What is heart transplant surgery?
Heart transplant surgery is the removal of a failing heart and pre-existing hardware (such as an implantable cardio defibrillator or pacemakers) and its replacement by a donor heart.
Why is it done?
Heart transplant is used to treat severe, end-stage heart failure. This heart failure may be the result of damage to the heart from:
- Coronary artery disease, such as a heart attack.
- Severe, untreated hypertension (hypertensive heart disease).
- Heart valve problems.
- Infections, such as viruses.
- Alcohol and illicit drug use.
- Inherited heart disease.
- Congenital heart disease (a malformation of the heart a person is born with).
- Unknown (idiopathic).
For severely ill patients, a mechanical heart (mechanical assist device) may be used temporarily while waiting for a donor heart.
What is done?
During the operation:
- A bypass machine will be used to pump blood to the rest of your body.
- Most of the old, failing heart will be removed.

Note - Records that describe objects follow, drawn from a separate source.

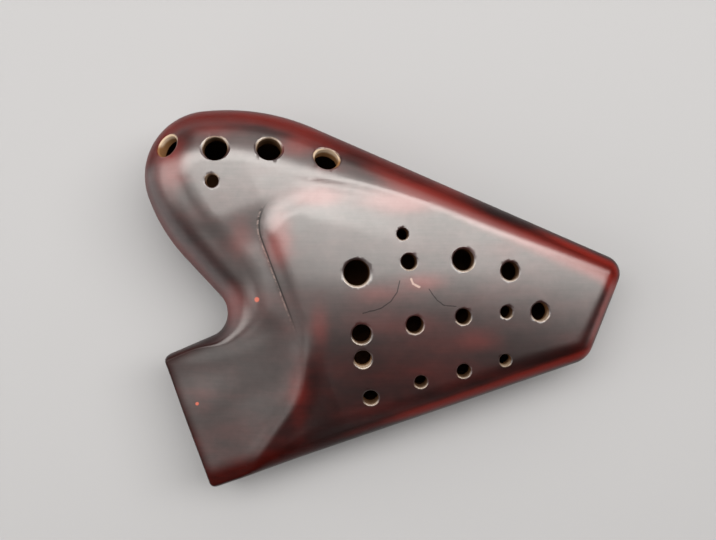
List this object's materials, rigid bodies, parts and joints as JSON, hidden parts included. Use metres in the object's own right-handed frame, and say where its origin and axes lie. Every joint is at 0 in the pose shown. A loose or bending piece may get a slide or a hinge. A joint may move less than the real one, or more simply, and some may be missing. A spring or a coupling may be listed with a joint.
{
  "type": "triple ocarina",
  "caption": "Triple-chamber clay ocarina with a rounded left-hand lobe, raised right-hand playing face, rows of finger holes and a flat three-windway mouthpiece",
  "frame": {"origin": "centre of the footprint, on the plane that the flat belly rests on", "axes": "+X from the mouthpiece to the tip, +Y to the left-hand lobe, +Z out of the finger-hole side"},
  "size_m": [0.2038, 0.1648, 0.0508],
  "materials": {
    "stained_clay": "dark mahogany stain, semi-gloss",
    "fired_clay": "bare fired clay, matt"
  },
  "bodies": {
    "root": {"front_shell": "stained_clay", "back_shell": "stained_clay", "low_mid_wall": "fired_clay", "mid_high_wall": "fired_clay", "mid_end_wall": "fired_clay", "high_end_wall": "fired_clay", "low_windway_block": "fired_clay", "mid_windway_block": "fired_clay", "high_windway_block": "fired_clay"}
  },
  "joints": []
}
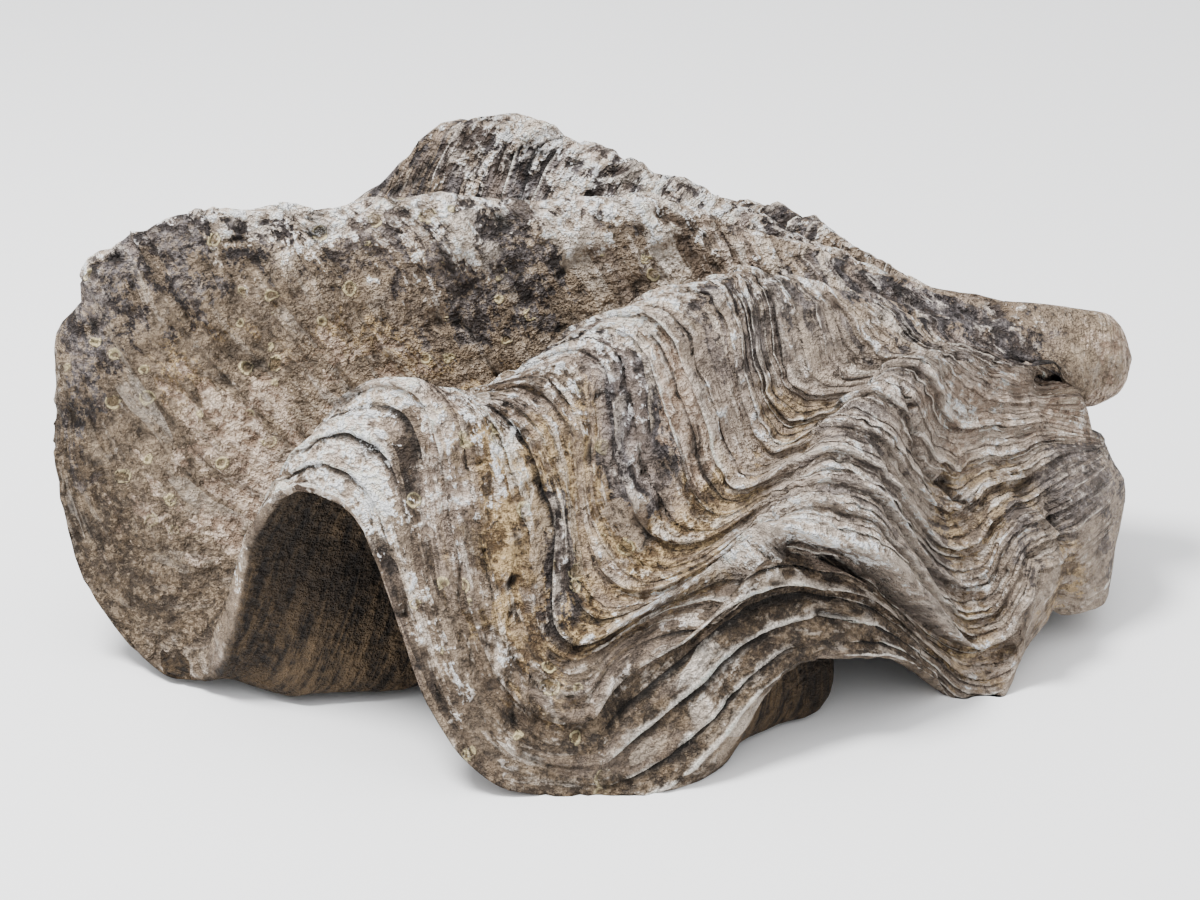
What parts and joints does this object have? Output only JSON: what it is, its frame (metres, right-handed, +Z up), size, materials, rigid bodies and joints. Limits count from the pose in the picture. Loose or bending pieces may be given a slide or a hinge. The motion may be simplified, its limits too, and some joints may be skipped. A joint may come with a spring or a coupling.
{
  "type": "fossil giant clam shell",
  "caption": "Weathered fossil giant clam valve: a broad fan of deep rounded ribs with scaly growth ledges and a smooth beak, resting open side down on its wavy edge.",
  "frame": {"origin": "centre of the footprint, on the surface that the shell rests on", "axes": "+Z up, +X from the far tips of the ribs towards the beak, +Y away from the viewer"},
  "size_m": [0.662, 0.4682, 0.2831],
  "materials": {
    "shell": "matt weathered shell, brown in the valleys and pale grey on the crests and ledges"
  },
  "bodies": {
    "root": {"shell": "shell"}
  },
  "joints": []
}
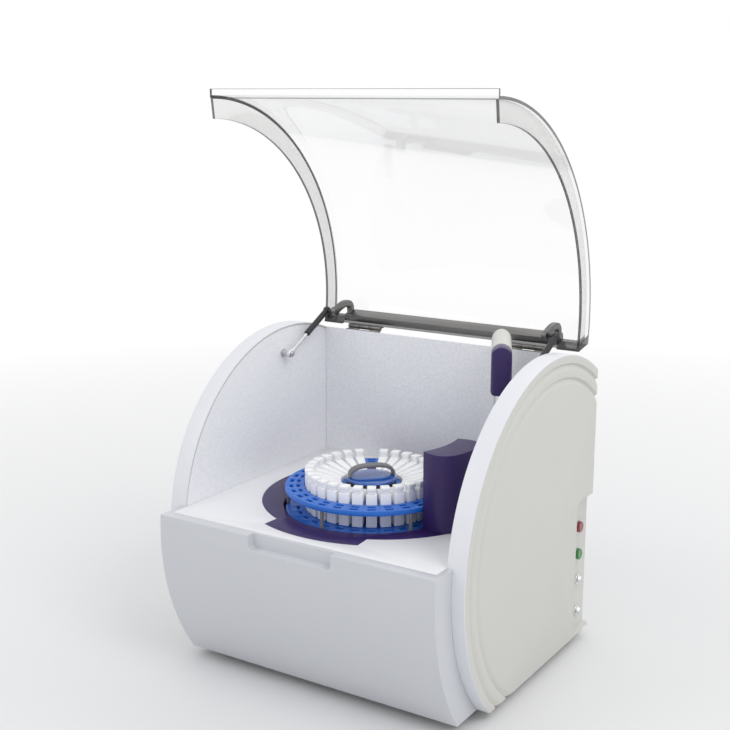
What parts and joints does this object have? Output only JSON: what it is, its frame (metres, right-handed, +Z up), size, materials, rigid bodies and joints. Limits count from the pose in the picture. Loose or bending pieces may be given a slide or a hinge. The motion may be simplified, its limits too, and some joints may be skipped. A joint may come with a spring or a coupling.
{
  "type": "benchtop chemistry analyzer",
  "caption": "Benchtop chemistry analyzer: round-sided housing, clear tilting lid on gas struts, reagent carousel with wedge bottles, photometer block and swinging probe arm.",
  "frame": {"origin": "middle of the footprint at the bench surface, with the lid open", "axes": "+X to the right seen from the front, +Y to the back, +Z up"},
  "size_m": [0.483, 0.4508, 0.8229],
  "materials": {
    "warm_grey_plastic": "moulded, faint texture",
    "cool_white_plastic": "satin moulded",
    "speckled_white": "fine speckled coating",
    "purple_plastic": "satin moulded",
    "blue_plastic": "gloss moulded",
    "bottle_white": "natural polythene",
    "handle_grey": "moulded",
    "bar_metal": "anodised grey",
    "steel": "ground",
    "chrome": "polished",
    "dark_tube": "black enamel",
    "black_rubber": "matt",
    "black_plastic": "moulded",
    "red_plastic": "gloss",
    "green_plastic": "gloss",
    "clear_acrylic": "clear polished",
    "board_green": "solder mask",
    "galvanised_sheet": "zinc plated",
    "brass": "machined"
  },
  "bodies": {
    "housing": {"left_side_cover": "warm_grey_plastic", "right_side_cover": "warm_grey_plastic", "rear_cover": "warm_grey_plastic", "front_cover": "cool_white_plastic", "left_inner_wall": "speckled_white", "right_inner_wall": "speckled_white", "deck_plate": "speckled_white", "chamber_wall": "speckled_white", "carousel_well": "purple_plastic", "photometer_cover": "purple_plastic", "probe_collar": "handle_grey", "left_fixed_leaf": "bar_metal", "right_fixed_leaf": "bar_metal", "left_ball_stud": "steel", "right_ball_stud": "steel", "left_rear_screw": "steel", "right_rear_screw": "steel", "upper_fitting": "chrome", "lower_fitting": "chrome", "front_left_foot": "black_rubber", "front_right_foot": "black_rubber", "rear_left_foot": "black_rubber", "rear_right_foot": "black_rubber", "carousel_motor": "black_plastic", "photometer_module": "black_plastic", "fan_frame": "black_plastic", "power_inlet": "black_plastic", "circuit_board": "board_green", "switch_board": "board_green", "base_pan": "galvanised_sheet", "drive_bracket": "galvanised_sheet", "power_supply": "galvanised_sheet", "carousel_bearing": "brass"},
    "lid": {"lid_sheet": "clear_acrylic", "hinge_bar": "bar_metal", "left_gooseneck": "bar_metal", "right_gooseneck": "bar_metal", "left_moving_leaf": "bar_metal", "right_moving_leaf": "bar_metal"},
    "left_rod": {"left_strut_rod": "chrome"},
    "left_tube": {"left_strut_tube": "dark_tube"},
    "right_rod": {"right_strut_rod": "chrome"},
    "right_tube": {"right_strut_tube": "dark_tube"},
    "carousel": {"lower_disc": "blue_plastic", "upper_disc": "blue_plastic", "carousel_hub": "black_plastic", "hub_cap": "blue_plastic", "carry_handle": "handle_grey", "reagent_bottles": "bottle_white", "carousel_shaft": "steel", "carousel_gear": "brass"},
    "pinion": {"drive_pinion": "steel"},
    "probe_lift": {"probe_carriage": "galvanised_sheet"},
    "probe_arm": {"probe_post": "steel", "arm_shell": "warm_grey_plastic", "arm_cover": "purple_plastic", "probe_needle": "steel"},
    "red_push": {"red_button": "red_plastic"},
    "green_push": {"green_button": "green_plastic"},
    "fan": {"fan_rotor": "black_plastic"}
  },
  "joints": [
    {"name": "lid_hinge", "type": "hinge", "parent": "housing", "child": "lid", "pos_m": [0, 0.1875, 0.448], "axis": [1, 0, 0], "range_deg": [0, 80]},
    {"name": "left_strut_swing", "type": "hinge", "parent": "housing", "child": "left_rod", "pos_m": [-0.2, 0.0575, 0.4216], "axis": [1, 0, 0], "range_deg": [-25.6, 0]},
    {"name": "left_strut_slide", "type": "slide", "parent": "left_rod", "child": "left_tube", "axis": [0, 0.887, 0.4618], "range_m": [-0.0165, 0]},
    {"name": "right_strut_swing", "type": "hinge", "parent": "housing", "child": "right_rod", "pos_m": [0.2, 0.0575, 0.4216], "axis": [1, 0, 0], "range_deg": [-25.6, 0]},
    {"name": "right_strut_slide", "type": "slide", "parent": "right_rod", "child": "right_tube", "axis": [0, 0.887, 0.4618], "range_m": [-0.0165, 0]},
    {"name": "carousel_spin", "type": "hinge", "parent": "housing", "child": "carousel", "pos_m": [0, -0.02, 0.244], "axis": [0, 0, 1], "continuous": true},
    {"name": "pinion_spin", "type": "hinge", "parent": "housing", "child": "pinion", "pos_m": [0, 0.028, 0.195], "axis": [0, 0, 1], "continuous": true},
    {"name": "probe_raise", "type": "slide", "parent": "housing", "child": "probe_lift", "axis": [0, 0, 1], "range_m": [-0.05, 0]},
    {"name": "probe_swing", "type": "hinge", "parent": "probe_lift", "child": "probe_arm", "pos_m": [0.1215, 0.1435, 0.214], "axis": [0, 0, 1], "range_deg": [-75, 0]},
    {"name": "red_button_push", "type": "slide", "parent": "housing", "child": "red_push", "axis": [-1, 0, 0], "range_m": [0, 0.002], "stiffness_N_per_m": 500},
    {"name": "green_button_push", "type": "slide", "parent": "housing", "child": "green_push", "axis": [-1, 0, 0], "range_m": [0, 0.002], "stiffness_N_per_m": 500},
    {"name": "fan_spin", "type": "hinge", "parent": "housing", "child": "fan", "pos_m": [-0.11, 0.2092, 0.304], "axis": [0, 1, 0], "continuous": true}
  ],
  "couplings": [
    {"joint": "left_strut_swing", "follows": "lid_hinge", "ratio": -0.319},
    {"joint": "left_strut_slide", "follows": "lid_hinge", "m_per_rad": -0.01155},
    {"joint": "right_strut_swing", "follows": "lid_hinge", "ratio": -0.319},
    {"joint": "right_strut_slide", "follows": "lid_hinge", "m_per_rad": -0.01155},
    {"joint": "pinion_spin", "follows": "carousel_spin", "ratio": -3}
  ]
}
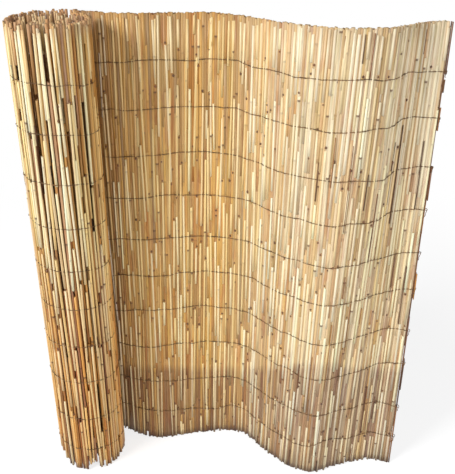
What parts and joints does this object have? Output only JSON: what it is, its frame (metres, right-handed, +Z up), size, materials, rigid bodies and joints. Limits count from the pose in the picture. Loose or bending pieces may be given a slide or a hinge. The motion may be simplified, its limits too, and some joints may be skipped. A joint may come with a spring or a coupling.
{
  "type": "reed fence panel",
  "caption": "Standing screen of thin reeds bound by rows of wire, with one end wound up in a roll and the rest unrolled in loose folds.",
  "frame": {"origin": "centre of the bounding box at the floor", "axes": "+X to the right along the unrolled stretch seen from the front, +Y to the back, +Z up along the reeds"},
  "size_m": [0.776, 0.1558, 1],
  "materials": {
    "reed": "dry peeled reed, straw to golden brown, slightly glossy",
    "binding_wire": "dark rusted binding wire"
  },
  "bodies": {
    "root": {"reed_mat": "reed", "wire_row_01": "binding_wire", "wire_row_02": "binding_wire", "wire_row_03": "binding_wire", "wire_row_04": "binding_wire", "wire_row_05": "binding_wire", "wire_row_06": "binding_wire", "wire_row_07": "binding_wire", "wire_row_08": "binding_wire", "wire_row_09": "binding_wire", "wire_row_10": "binding_wire"}
  },
  "joints": []
}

- The posterior walls of both upper chambers (atria) are left in place and the new heart is attached to this remaining tissue.
- The blood vessels leading in and out of the heart are also attached to the new heart. (As a precaution, pacing wires may be placed on the surface of the heart, which can be connected to an external pacemaker, if necessary. Prior to discharge, these wires will be removed.)
- The new heart is then shocked so it will start beating and the chest is closed.
What can you expect?
Before the operation
Once it is determined that you require a new heart, you will be evaluated to determine whether you are a good candidate for heart transplant. If you are, your name will be put on the heart transplant waiting list.
- Your position on the list will depend upon how ill you are, and may be moved up over time if your health changes.
- Once on the waiting list, you will receive a pager so you can be contacted immediately when a suitable heart becomes available.
- Since the donor heart has to be transplanted within hours of donation, you may want to stay prepared by making a travel plan ahead and packing a suitcase with your medication for a hospital stay.
Preparation for surgery includes:
- blood work
- an electrocardiogram (ECG)
- a chest X-ray
- a urine sample
- an intravenous line for measuring pressure in the lung arteries.
During the operation
A transplant is conducted under a general anesthetic so you will be asleep throughout the procedure. Once you are sedated, the surgeons will place:
- a tube down your windpipe, which will be connected to a breathing machine called a respirator to support your breathing during the surgery.
- a tube into your stomach to stop liquid and air from collecting in your stomach so you will not feel sick and bloated when you wake up.
- a tube into your bladder to collect urine.
The surgery usually takes about 3 to 5 hours, but it can vary.
After the operation
When you awaken, you will be in the intensive care unit (ICU) or cardiovascular intensive care unit (CVICU).
- Once you are awake and able to breathe adequately, you will be detached from the ventilator and the tube down your windpipe will be removed.
- Pain medication will be given to you, either intravenously or as pills.
- As you recover, you will be transferred to a step-down unit and then to a regular room.
- You can expect to stay in the hospital at least two to three weeks after surgery.
- Drugs to suppress your immune system (immunosuppressive therapy) will be administered to prevent your body from rejecting the donor heart. A rehabilitation program will be designed to help your recovery.
Upon returning home, you should watch for possible signs of infection, such as:
- sore throat
- shortness of breath
- cold sores
- flu-like symptoms or feeling unwell
- redness, swelling or drainage from your incision.
Possible signs of rejection of the donor heart include:
- shortness of breath
- weight gain
Most patients continue to receive follow-up care for several months after they return home.